Modeling code records
=======

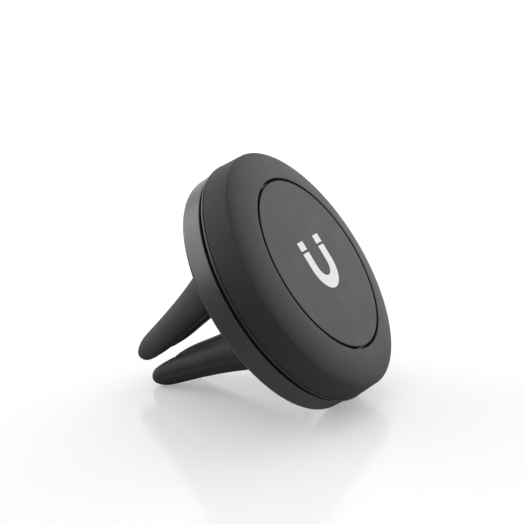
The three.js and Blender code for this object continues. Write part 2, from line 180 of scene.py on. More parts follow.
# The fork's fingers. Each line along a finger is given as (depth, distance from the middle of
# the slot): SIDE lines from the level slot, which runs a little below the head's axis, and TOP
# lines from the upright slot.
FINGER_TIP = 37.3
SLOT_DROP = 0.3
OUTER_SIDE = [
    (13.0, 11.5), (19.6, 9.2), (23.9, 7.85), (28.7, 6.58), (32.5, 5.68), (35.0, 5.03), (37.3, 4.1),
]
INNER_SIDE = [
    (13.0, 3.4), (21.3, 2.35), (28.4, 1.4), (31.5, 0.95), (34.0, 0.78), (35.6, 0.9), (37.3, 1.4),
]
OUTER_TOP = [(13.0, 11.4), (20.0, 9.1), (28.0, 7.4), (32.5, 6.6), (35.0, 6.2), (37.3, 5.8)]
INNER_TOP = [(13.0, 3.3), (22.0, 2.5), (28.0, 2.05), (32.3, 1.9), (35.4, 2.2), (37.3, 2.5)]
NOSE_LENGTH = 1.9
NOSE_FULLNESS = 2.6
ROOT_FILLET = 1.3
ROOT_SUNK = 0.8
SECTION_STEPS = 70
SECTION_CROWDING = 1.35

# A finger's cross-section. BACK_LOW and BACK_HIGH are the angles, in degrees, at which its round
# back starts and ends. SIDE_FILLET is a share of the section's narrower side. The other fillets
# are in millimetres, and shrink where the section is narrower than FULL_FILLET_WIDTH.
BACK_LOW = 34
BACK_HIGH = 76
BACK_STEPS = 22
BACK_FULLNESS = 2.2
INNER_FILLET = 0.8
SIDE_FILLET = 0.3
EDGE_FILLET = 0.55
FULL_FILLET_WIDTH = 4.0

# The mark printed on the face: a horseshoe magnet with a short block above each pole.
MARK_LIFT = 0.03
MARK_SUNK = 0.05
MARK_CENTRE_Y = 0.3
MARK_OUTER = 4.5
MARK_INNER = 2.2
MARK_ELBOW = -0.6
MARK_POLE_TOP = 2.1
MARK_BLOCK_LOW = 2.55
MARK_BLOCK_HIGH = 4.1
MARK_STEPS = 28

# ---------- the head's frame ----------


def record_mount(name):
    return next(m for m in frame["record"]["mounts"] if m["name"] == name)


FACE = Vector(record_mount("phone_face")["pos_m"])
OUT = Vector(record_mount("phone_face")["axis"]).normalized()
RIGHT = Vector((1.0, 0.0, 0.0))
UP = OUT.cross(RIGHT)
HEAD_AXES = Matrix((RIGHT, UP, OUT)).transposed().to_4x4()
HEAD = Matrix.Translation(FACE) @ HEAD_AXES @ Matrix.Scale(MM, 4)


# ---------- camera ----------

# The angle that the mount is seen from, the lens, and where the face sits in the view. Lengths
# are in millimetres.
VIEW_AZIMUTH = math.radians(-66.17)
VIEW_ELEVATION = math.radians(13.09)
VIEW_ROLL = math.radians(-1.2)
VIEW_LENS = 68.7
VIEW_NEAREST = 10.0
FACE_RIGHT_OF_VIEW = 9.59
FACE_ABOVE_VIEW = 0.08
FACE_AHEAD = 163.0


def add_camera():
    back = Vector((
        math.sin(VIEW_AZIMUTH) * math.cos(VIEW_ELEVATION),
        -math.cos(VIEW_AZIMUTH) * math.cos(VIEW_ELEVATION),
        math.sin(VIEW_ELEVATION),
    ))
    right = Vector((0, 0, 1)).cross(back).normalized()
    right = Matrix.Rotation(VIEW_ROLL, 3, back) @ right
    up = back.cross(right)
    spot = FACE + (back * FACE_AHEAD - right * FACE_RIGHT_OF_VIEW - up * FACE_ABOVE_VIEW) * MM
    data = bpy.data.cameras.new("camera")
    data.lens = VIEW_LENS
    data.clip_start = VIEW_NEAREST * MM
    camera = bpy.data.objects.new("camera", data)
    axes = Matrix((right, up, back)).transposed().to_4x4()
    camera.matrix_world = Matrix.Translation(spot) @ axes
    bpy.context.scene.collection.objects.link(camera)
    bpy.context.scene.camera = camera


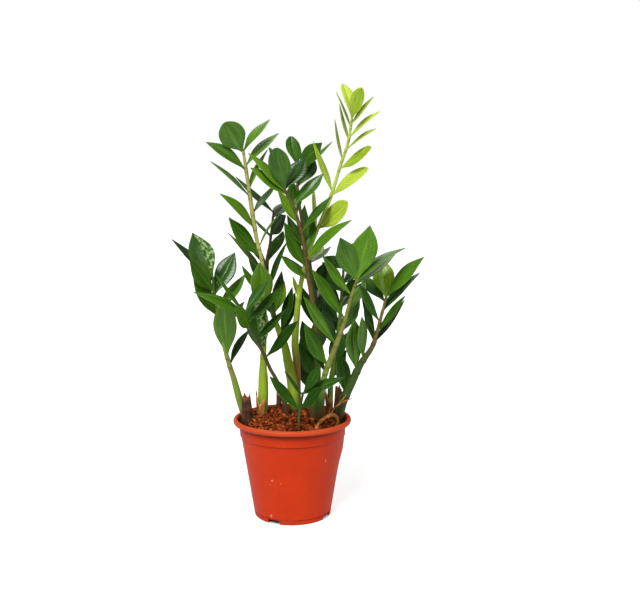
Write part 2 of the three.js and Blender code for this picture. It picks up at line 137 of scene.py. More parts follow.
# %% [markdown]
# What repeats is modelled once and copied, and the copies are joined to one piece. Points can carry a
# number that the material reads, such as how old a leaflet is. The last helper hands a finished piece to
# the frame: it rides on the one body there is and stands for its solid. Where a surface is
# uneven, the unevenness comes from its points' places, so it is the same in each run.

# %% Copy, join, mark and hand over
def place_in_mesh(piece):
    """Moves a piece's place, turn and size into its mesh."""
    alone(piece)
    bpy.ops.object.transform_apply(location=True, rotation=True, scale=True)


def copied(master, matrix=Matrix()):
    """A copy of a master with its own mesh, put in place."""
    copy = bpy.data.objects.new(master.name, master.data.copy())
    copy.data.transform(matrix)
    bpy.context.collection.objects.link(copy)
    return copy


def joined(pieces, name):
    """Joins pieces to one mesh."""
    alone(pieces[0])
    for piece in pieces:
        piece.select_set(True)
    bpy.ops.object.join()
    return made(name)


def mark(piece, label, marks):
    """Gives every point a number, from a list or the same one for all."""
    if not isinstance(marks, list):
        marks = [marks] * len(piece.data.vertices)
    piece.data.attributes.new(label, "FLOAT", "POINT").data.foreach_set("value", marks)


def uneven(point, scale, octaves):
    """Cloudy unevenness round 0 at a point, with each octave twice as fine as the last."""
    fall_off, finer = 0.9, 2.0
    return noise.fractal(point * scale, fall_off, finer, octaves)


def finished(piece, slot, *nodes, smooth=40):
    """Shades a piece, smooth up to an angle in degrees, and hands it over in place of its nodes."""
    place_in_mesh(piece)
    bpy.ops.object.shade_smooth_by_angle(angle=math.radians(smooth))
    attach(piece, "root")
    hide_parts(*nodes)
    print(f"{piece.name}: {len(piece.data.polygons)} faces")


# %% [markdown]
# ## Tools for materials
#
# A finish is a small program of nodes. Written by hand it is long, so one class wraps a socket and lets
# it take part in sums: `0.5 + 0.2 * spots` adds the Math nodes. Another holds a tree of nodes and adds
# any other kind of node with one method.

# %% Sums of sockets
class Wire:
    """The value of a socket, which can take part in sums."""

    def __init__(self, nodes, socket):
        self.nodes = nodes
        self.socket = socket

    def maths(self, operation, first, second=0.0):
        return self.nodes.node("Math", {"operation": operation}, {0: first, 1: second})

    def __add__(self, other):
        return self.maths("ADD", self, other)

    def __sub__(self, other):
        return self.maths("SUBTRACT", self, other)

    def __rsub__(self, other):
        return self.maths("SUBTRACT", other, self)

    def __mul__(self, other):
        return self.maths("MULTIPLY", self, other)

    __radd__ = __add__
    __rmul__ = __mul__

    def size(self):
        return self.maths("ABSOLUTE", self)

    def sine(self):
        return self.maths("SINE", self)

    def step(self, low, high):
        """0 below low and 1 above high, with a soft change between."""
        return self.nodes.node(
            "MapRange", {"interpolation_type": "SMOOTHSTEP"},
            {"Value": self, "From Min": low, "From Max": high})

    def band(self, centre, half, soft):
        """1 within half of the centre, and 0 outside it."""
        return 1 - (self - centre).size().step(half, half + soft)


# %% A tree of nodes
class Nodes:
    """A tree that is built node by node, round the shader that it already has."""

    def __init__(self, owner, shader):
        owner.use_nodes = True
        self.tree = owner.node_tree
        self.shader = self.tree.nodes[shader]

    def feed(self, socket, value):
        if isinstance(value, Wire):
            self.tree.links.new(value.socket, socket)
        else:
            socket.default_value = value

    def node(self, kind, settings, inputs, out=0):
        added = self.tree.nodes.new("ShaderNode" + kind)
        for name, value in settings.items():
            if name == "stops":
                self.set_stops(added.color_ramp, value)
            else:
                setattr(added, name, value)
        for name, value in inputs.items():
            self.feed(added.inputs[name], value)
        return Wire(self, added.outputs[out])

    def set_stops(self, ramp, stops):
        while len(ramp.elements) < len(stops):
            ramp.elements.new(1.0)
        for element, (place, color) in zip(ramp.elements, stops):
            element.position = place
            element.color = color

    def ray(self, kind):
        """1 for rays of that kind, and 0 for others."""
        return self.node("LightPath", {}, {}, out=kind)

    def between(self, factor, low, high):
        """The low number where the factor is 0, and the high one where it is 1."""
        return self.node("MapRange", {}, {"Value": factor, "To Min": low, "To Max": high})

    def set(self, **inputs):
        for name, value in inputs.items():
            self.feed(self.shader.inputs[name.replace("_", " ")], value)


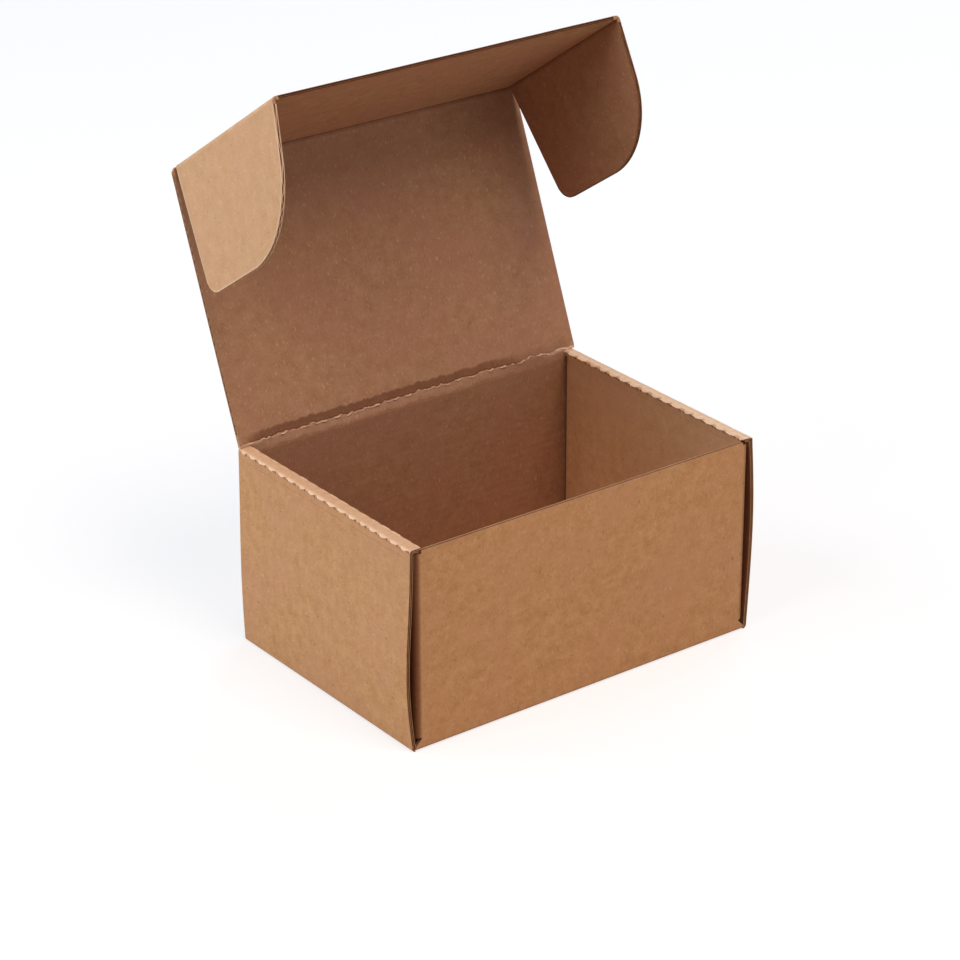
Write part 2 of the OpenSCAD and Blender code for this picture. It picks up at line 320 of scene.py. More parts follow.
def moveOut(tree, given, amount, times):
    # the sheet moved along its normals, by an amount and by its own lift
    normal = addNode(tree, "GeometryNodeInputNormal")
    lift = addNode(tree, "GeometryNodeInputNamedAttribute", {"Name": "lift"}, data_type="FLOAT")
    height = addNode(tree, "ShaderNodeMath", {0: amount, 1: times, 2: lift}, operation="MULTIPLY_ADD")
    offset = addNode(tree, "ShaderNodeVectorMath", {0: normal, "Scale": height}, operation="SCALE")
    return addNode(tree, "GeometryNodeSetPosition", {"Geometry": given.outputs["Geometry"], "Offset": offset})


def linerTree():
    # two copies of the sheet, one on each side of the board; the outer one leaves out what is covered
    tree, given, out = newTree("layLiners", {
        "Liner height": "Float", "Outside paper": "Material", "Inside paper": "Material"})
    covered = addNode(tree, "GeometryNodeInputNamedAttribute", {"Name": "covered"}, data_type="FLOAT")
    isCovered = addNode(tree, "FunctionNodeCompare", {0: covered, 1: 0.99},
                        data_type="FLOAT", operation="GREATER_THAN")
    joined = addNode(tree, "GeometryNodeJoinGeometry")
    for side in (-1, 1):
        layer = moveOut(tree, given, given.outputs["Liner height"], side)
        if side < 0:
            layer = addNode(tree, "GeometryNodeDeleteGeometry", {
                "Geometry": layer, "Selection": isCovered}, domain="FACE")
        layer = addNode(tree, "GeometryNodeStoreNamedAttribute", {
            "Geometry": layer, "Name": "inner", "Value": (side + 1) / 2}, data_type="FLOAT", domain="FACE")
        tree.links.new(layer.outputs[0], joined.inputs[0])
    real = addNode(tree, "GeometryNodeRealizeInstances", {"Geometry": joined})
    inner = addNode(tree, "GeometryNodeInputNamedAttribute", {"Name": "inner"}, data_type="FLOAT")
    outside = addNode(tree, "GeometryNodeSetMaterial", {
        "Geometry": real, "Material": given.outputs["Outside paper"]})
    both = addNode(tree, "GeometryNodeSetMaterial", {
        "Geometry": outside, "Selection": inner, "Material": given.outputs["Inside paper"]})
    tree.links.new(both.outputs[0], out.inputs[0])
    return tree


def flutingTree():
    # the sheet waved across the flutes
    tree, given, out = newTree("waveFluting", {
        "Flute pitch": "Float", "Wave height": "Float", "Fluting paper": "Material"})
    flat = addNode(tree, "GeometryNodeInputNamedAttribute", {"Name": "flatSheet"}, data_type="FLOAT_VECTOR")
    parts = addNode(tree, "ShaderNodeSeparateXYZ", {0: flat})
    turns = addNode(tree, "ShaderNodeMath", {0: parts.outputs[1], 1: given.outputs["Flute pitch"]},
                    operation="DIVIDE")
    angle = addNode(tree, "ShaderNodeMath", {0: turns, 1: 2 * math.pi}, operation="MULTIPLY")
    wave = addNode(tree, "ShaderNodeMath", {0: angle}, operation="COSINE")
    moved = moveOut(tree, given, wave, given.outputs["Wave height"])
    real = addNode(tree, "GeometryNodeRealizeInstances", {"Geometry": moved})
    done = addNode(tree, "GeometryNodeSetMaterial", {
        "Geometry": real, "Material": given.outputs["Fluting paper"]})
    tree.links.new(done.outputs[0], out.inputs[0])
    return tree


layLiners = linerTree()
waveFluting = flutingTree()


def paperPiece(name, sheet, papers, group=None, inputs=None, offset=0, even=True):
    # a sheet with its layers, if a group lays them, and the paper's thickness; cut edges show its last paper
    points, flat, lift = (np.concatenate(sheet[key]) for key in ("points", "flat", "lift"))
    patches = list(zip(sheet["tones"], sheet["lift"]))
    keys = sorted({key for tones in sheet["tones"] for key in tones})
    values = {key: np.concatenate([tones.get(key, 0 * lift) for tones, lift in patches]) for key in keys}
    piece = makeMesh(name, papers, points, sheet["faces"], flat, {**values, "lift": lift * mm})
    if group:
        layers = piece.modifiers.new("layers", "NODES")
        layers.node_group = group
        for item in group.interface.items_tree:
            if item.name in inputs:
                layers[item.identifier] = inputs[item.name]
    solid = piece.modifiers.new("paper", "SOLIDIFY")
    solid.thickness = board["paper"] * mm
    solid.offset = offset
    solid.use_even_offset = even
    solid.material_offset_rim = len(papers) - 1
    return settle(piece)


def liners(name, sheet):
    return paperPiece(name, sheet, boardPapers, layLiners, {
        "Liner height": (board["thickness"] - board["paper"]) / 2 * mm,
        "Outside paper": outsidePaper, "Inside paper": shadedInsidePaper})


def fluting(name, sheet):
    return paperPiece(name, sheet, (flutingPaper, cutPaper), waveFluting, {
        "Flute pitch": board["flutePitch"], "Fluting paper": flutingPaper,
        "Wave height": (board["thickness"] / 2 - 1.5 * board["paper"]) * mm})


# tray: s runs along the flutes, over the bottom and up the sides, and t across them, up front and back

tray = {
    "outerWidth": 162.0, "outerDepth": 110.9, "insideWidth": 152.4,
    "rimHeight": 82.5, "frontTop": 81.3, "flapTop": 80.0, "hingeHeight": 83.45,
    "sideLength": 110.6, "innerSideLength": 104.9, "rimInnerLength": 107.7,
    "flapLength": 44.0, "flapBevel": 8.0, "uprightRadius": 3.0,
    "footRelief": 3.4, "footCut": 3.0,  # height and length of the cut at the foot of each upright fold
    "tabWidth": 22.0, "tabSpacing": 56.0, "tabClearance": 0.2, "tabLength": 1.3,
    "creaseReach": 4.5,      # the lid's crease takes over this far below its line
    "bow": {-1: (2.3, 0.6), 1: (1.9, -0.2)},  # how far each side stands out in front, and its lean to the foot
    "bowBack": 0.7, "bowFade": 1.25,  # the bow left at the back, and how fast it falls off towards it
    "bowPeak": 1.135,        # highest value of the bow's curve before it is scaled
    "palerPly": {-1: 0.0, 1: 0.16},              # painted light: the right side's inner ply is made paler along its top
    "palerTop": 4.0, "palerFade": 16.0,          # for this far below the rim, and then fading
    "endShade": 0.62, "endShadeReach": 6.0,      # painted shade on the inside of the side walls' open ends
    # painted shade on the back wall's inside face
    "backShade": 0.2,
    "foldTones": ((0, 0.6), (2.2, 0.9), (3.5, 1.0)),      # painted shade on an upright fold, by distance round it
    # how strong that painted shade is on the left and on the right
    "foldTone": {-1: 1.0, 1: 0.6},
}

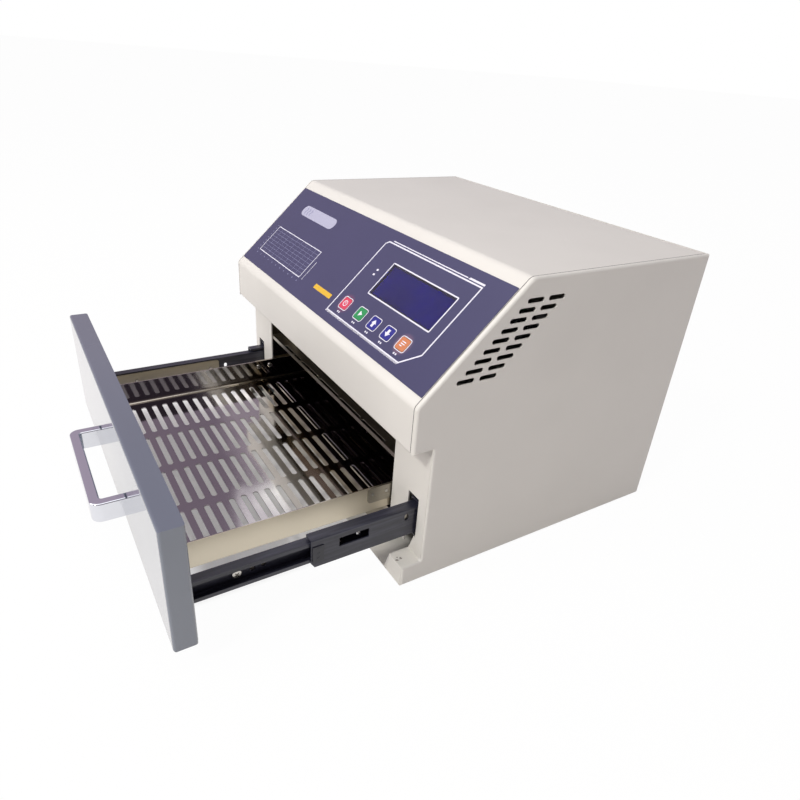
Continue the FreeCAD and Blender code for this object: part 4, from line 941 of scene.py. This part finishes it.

=======

EXERCISE BRIEF
Tally up the lines with the word "three" in them, and answer with that number by itself.

WORKED SOLUTION
2